The project is being developed in three phases:
a creative residency at the Olana State Historic Site in 2023
a performance residency at the Rockefeller estate in 2024
the anticipated public programming of the piece in 2025/2026
In the summer of 2023, Site-Specific Dances completed a creative residency at the Olana State Historic Site, hosted by The Olana Partnership. The residency provided the opportunity to engage with the legacy and ideas of Frederic Church, engage with the site and its community through performance, and to film a series of site-specific dance/film vignettes.
In the summer of 2024, Unfolding Olana was adapted for the stage, during a performance residency at the David Rockefeller Arts Center in Tarrytown, NY.
Responding to the multiple scales at play, Unfolding Olana is presented in three sections: HOUSE, LANDSCAPE, and VIEWSHED. The performance explores the physical spaces of Olana through video documentation of site-specific choreography and the “conceptual space” of the site through diagrammatic animations.
Original Commissioned Music: Phong Tran and Darian Donovan Thomas.
Presented in partnership with the RBF’s Culpeper Arts & Culture program. Special Thanks: The Olana Partnership and New York State Parks.
SCALE I. HOUSE
“ Of all the devices integral to Church’s new house the most important for cultivating thoughts about nature was a varied series of spaces that erode the separation of interior and exterior … the Piazza, Round Veranda, and Bell Tower “ - Barry Bergdoll, “In Frederic Church’s Umbra”
A series of analytical animations explore how the Hudson River School’s Frederic Church took the original spatial concept of a courtyard typology and adapted it, creating not simply a house, but a machine for viewing the landscape.

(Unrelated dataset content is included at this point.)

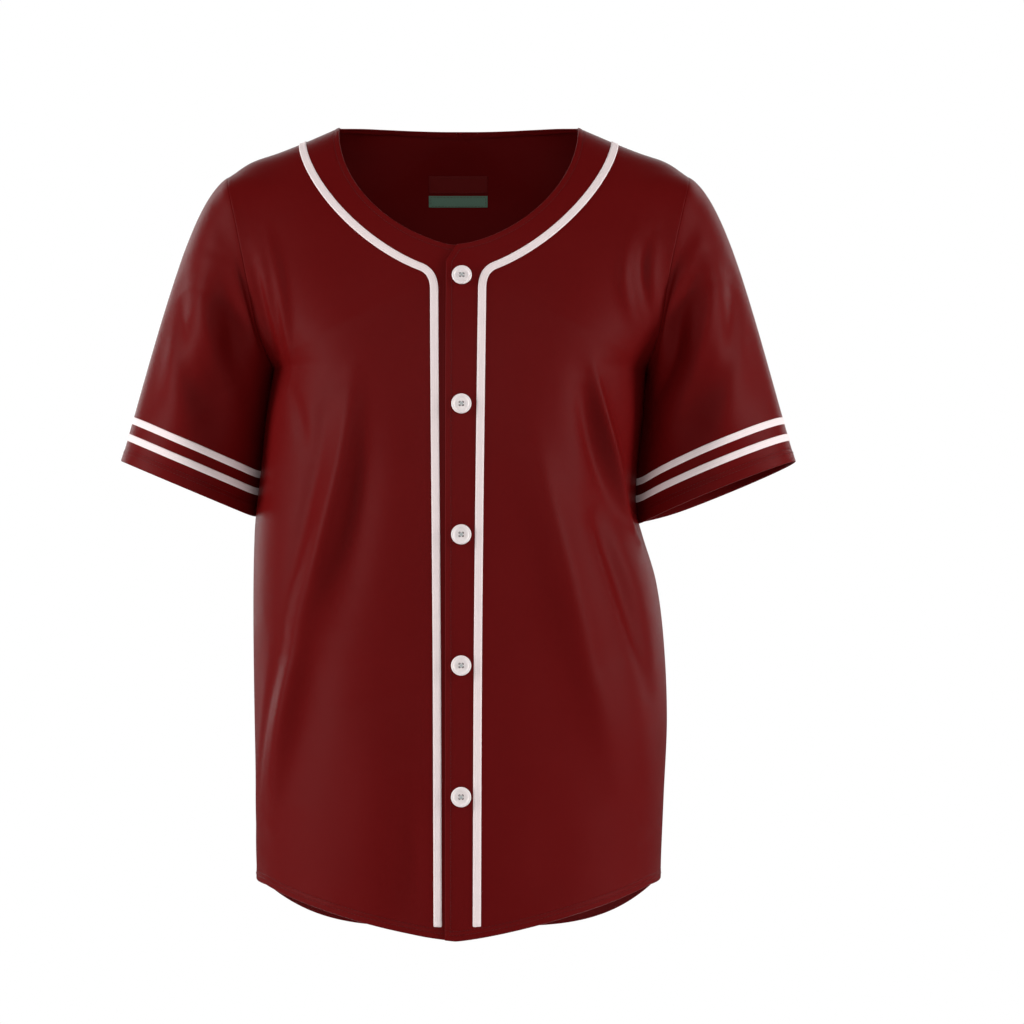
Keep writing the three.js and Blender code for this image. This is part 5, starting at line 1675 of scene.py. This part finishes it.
def light_world():
    """White paper as the camera sees it, and a dimmer even light on the jersey."""
    tree = world.node_tree
    tree.nodes.clear()
    seen, given = white_background(tree, PAPER_WHITE), white_background(tree, WORLD_LIGHT)
    path, mix = tree.nodes.new("ShaderNodeLightPath"), tree.nodes.new("ShaderNodeMixShader")
    exit_node = tree.nodes.new("ShaderNodeOutputWorld")
    tree.links.new(path.outputs["Is Camera Ray"], mix.inputs[0])
    tree.links.new(given.outputs[0], mix.inputs[1])
    tree.links.new(seen.outputs[0], mix.inputs[2])
    tree.links.new(mix.outputs[0], exit_node.inputs["Surface"])


light_world()
FLOOR = {"z": -1.2, "radius": 2.0, "sides": 96}
PAPER = {"color": (0.9, 0.9, 0.9, 1), "roughness": 0.9}


def make_floor():
    """A round sheet of pale paper on the ground, some way below the hem."""
    disc = bmesh.new()
    bmesh.ops.create_circle(disc, cap_ends=True, radius=FLOOR["radius"], segments=FLOOR["sides"])
    floor = new_mesh("floor", np.zeros((1, 3)), [])
    disc.to_mesh(floor.data)
    disc.free()
    floor.data.transform(Matrix.Translation((0, 0, FLOOR["z"])))
    paper = bpy.data.materials.new("paper")
    paper.use_nodes = True
    shader = paper.node_tree.nodes["Principled BSDF"]
    shader.inputs["Base Color"].default_value = PAPER["color"]
    shader.inputs["Roughness"].default_value = PAPER["roughness"]
    floor.data.materials.append(paper)


make_floor()

# %% Lights
TARGET = (0.0, 0.0, -0.36)
LIGHTS = [
    {"name": "box_right", "turn": -75, "rise": 14, "away": 2.4, "size": (0.6, 1.9), "power": 46},
    {"name": "box_left", "turn": 75, "rise": 14, "away": 2.4, "size": (0.6, 1.9), "power": 43},
    {"name": "fill", "turn": 0, "rise": 18, "away": 2.9, "size": (2.6, 1.8), "power": 28},
    {"name": "box_behind_right", "turn": -142, "rise": 16, "away": 2.6, "size": (0.8, 1.9), "power": 17},
    {"name": "box_behind_left", "turn": 142, "rise": 16, "away": 2.6, "size": (0.8, 1.9), "power": 13},
    {"name": "fill_behind", "turn": 180, "rise": 40, "away": 2.9, "size": (2.6, 1.4), "power": 22},
]


def aim(thing, place, target):
    """Puts a light or camera at a place, looking at a target."""
    way = Vector(target) - Vector(place)
    thing.location = place
    thing.rotation_euler = way.to_track_quat("-Z", "Y").to_euler()


def soft_box(name, turn, rise, away, size, power):
    """A rectangular light. Its turn is 0 degrees in front of the jersey and 90 on its wearer's left."""
    data = bpy.data.lights.new(name, "AREA")
    data.shape = "RECTANGLE"
    data.size, data.size_y = size
    data.energy = power
    light = bpy.data.objects.new(name, data)
    bpy.context.scene.collection.objects.link(light)
    turn, rise = math.radians(turn), math.radians(rise)
    place = (
        TARGET[0] + away * math.sin(turn) * math.cos(rise),
        TARGET[1] - away * math.cos(turn) * math.cos(rise),
        TARGET[2] + away * math.sin(rise),
    )
    aim(light, place, TARGET)
    light.visible_camera = False


for light in LIGHTS:
    soft_box(**light)
print("lights:", len(LIGHTS), "with", sum(light["power"] for light in LIGHTS), "watts in all")

# %% Camera
CAMERA = {"place": (0.0477, -2.5, -0.3456), "lens": 97.66, "sensor": 36}
camera_data = bpy.data.cameras.new("camera")
camera_data.lens = CAMERA["lens"]
camera_data.sensor_width = CAMERA["sensor"]
camera = bpy.data.objects.new("camera", camera_data)
bpy.context.scene.collection.objects.link(camera)
aim(camera, CAMERA["place"], (CAMERA["place"][0], 0, CAMERA["place"][2]))
bpy.context.scene.camera = camera
bpy.context.scene.view_settings.view_transform = "Standard"
bpy.context.scene.view_settings.look = "None"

Using view corridors that terminate in apertures that frame views like paintings and liminal indoor/outdoor rooms that allow for immersion in the landscape, the house breaks down the experiential barrier between inside and outside, but also blurs the experiential distinction between representation (painting) and environment. A live dance solo occupies this threshold, interwoven with slowly rotating and morphing tiles of animations - a ‘drama of ideas’ that fuses architectural analysis with performance.
SCALE II: LANDSCAPE
Section II draws inspiration from painting galleries, and gallery wall composition, placing the viewer in a room of animated landscape paintings drawn from many parts of the Olana State Historic Site. The immersive media is arranged in a sequence from morning to dusk.
Original Music: Darian Donovan Thomas
Dancers: Jaqlin Medlock, Justin Rainey, Katherine Kiessling, Tracy Dunbar, Ashley LaRosa, Charles Scheland, Cori Lewis
Live music: Darian Donovan Thomas and Phong Tran



SCALE III: VIEWSHED
Church designed Olana as a three-dimensional work of art that includes borrowed views beyond the immediate site. A series of performance animations present a provocation - what if you could stage a performance that filled the entire viewshed? A virtual performance / simulation, imagines large formations of dancers in the distant view, dancers as topography covering vast terrains - in conversation with energetic live ensemble dance, choreographed by Michael Spencer Phillips. The St. Lawrence Concrete Factory makes an appearance as a fleeting antagonist, representing the specter of industrial development, a threat not only to the views essential to Olana, but also to the preservation of the natural environment. The Olana Partnership and other community stakeholders were able to stop its construction, representing an inspiring alliance between art history and environmentalism - as Church himself would likely have championed.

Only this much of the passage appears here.